I’m no expert, but as far as I can tell, Apple is using Lion to make the desktop computer more like an iPhone. I think they want to confuse the user. “Am I sitting at a desk using my home computer or is this my iPod? I can’t tell the difference!”
One thing I noticed when I switched from Windows to OS X earlier this year was that my right arm was getting tired. I’m not wanting to say anything good about Windows, but it did do one thing right: There was very little that you couldn’t do with the keyboard. Almost everything you could do with the mouse could also be accomplished with a keyboard shortcut, if one was willing to learn.
I have a keyboard in front of me and my hands are already there. I find it convenient. Might as well make use of it, eh?
Sadly, it was not so with the Mac. To this day I still don’t know keyboard shortcuts that will allow me to access application menus. (Maybe they exist. If they do, I haven’t found them.) True, most things in the menu have their own shortcuts, but that can be a lot to remember. Accessing menus with the keyboard was very convenient. And some menu options don’t have options. In those cases you have no choice: time to take a ride on the mouse.
If there is one thing I hate, it is moving my hand from the keyboard over to the mouse (and back again) when I don’t have to. This particular gesture (if you’ll allow the term) is extremely annoying. Extremely.
I noticed right away on my brand new iMac that my right hand was traveling more than it ever had before. You’d be surprised, but in only a few short months the forearm girth of my right arm now doubles the left. I got lopsided guns! If I could be ambidextrous and use a left-handed mouse half of the time I would be totally ripped.
I’ll provide two telling examples of where I think Apple’s OS X is weak on the mouse.

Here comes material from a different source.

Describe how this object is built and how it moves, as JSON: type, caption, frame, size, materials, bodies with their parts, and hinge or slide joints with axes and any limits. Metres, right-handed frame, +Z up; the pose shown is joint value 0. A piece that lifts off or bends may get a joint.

First, try doing something like emptying the trash. You move the mouse down the the bottom of the screen and right-click and select “Empty Trash.” Viola! The dialog box opens up miles away, vertically centered, near the top of the screen. Hey, Apple! Why not have the dialog open near where the mouse pointer already lives, thus reducing the distance I have to move to get there? Any of you brainiacs ever have that bright idea?
My second example is the “Your Changes Will Be Lost” dialog. This is just one example of a problem that exists throughout the operating system. This particular dialog box gives you three choices: Don’t Save, Cancel, and Save. By default “Save” is already highlighted and you can hit the RETURN key if you wish. If you want either of the other choices, though, you’re screwed. You can’t do anything like type the first letter or use the LEFT ARROW and RIGHT ARROW keys to navigate to a new choice. You guessed it! Your right hand kisses the keyboard goodbye and heads for the mouse. You are simply given no other choice.

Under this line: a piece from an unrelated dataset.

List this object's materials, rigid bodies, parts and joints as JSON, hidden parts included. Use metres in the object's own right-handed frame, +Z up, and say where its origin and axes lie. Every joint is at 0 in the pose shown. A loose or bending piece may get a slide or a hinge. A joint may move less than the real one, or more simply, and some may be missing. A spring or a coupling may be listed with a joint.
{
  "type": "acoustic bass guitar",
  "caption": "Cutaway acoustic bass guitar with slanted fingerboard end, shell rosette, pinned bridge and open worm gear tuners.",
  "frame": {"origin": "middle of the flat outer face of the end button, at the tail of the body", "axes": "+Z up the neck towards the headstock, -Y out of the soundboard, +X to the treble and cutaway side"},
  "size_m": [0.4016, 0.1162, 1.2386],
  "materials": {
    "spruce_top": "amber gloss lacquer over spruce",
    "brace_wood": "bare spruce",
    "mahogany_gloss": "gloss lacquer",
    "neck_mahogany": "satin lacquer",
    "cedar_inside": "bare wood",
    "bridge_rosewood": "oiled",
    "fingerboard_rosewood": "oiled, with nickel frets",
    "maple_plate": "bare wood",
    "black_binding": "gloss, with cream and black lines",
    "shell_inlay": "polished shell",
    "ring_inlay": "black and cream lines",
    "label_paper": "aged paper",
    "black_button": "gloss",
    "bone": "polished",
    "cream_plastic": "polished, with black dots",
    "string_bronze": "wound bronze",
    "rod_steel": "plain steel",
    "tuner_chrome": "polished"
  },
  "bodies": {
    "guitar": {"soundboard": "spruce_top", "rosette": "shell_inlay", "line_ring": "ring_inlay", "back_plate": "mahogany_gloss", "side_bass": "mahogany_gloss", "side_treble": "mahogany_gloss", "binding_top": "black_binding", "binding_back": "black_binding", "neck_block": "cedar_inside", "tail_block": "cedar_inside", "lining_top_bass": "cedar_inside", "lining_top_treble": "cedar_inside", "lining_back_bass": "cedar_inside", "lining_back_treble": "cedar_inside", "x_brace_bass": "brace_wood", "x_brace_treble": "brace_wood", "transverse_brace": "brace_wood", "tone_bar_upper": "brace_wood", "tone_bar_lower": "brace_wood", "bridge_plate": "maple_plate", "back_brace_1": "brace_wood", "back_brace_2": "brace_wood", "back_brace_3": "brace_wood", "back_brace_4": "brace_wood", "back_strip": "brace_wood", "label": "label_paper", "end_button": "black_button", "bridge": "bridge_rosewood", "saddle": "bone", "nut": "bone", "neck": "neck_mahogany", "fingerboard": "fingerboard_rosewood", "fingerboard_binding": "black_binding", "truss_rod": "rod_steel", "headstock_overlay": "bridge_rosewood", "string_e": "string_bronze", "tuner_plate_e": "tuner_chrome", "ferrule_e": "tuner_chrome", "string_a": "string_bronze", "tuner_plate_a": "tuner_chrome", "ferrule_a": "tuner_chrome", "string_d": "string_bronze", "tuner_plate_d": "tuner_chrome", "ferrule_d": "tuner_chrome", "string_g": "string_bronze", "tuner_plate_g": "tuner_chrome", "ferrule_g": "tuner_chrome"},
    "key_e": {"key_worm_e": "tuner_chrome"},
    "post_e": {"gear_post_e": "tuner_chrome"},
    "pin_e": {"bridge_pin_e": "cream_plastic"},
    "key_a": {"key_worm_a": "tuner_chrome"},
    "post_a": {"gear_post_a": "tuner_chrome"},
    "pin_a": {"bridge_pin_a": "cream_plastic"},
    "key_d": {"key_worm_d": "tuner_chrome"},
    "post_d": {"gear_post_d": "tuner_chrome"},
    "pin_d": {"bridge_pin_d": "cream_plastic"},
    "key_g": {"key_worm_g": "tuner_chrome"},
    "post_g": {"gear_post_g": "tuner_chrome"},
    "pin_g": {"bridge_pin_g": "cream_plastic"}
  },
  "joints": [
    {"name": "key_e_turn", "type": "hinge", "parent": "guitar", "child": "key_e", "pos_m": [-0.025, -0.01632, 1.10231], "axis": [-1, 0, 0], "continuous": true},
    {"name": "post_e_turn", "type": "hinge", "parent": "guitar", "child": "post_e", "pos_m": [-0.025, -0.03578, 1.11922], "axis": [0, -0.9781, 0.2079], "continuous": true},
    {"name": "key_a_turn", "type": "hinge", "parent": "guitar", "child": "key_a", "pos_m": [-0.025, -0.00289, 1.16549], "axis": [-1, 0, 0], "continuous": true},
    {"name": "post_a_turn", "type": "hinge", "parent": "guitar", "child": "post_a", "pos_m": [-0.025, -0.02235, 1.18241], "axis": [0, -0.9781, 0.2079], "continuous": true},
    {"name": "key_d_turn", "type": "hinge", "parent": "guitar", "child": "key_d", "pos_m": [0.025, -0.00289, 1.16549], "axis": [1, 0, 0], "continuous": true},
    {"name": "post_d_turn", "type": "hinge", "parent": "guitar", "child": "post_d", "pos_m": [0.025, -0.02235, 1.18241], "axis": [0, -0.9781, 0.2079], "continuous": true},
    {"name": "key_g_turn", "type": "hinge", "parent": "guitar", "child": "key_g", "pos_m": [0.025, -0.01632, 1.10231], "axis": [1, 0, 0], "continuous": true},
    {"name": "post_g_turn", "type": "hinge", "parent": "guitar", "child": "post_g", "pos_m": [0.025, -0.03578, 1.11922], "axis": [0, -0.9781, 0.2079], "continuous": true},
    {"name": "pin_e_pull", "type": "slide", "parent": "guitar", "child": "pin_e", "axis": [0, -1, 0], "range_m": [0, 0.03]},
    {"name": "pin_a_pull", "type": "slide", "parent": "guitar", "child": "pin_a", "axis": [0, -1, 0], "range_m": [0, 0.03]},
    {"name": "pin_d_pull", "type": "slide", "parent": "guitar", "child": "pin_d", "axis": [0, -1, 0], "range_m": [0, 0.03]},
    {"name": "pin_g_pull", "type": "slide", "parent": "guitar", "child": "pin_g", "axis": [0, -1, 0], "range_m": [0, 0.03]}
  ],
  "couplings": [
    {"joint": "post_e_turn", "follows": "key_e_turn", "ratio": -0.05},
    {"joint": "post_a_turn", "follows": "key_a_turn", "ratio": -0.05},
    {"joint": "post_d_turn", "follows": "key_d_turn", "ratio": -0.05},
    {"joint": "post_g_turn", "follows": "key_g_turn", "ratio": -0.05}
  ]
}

It’s the Apple Right-Handed Back and Forth game! Only in this game there are no winners. Apple just loves it some freakin’ mouse.
Well, it used to. Cue OS X Lion.
I just watched a four minute video about Lion on the Apple.com website and guess what? Apple is “gesture” freaks now. The mouse was almost entirely left out of that video.
Gesture is the new mouse!
The video primarily featured the Macbook Air for most of the happy shots of people using OS X Lion. Occasionally they did show a desktop. In those cases a touch pad was prominently featured, either sticking off the right side of the keyboard or as a separate shot. In only a single shot did they should a desktop computer with … gasp … a mouse.
The mouse’s days appear to be numbered. And here I was hoping that Lion would finally address the long-standing issues I’ve had with Mac OS X and my right-handed workout. I’m getting keyboard shortcuts aren’t going to be prominently featured, if there are any at all.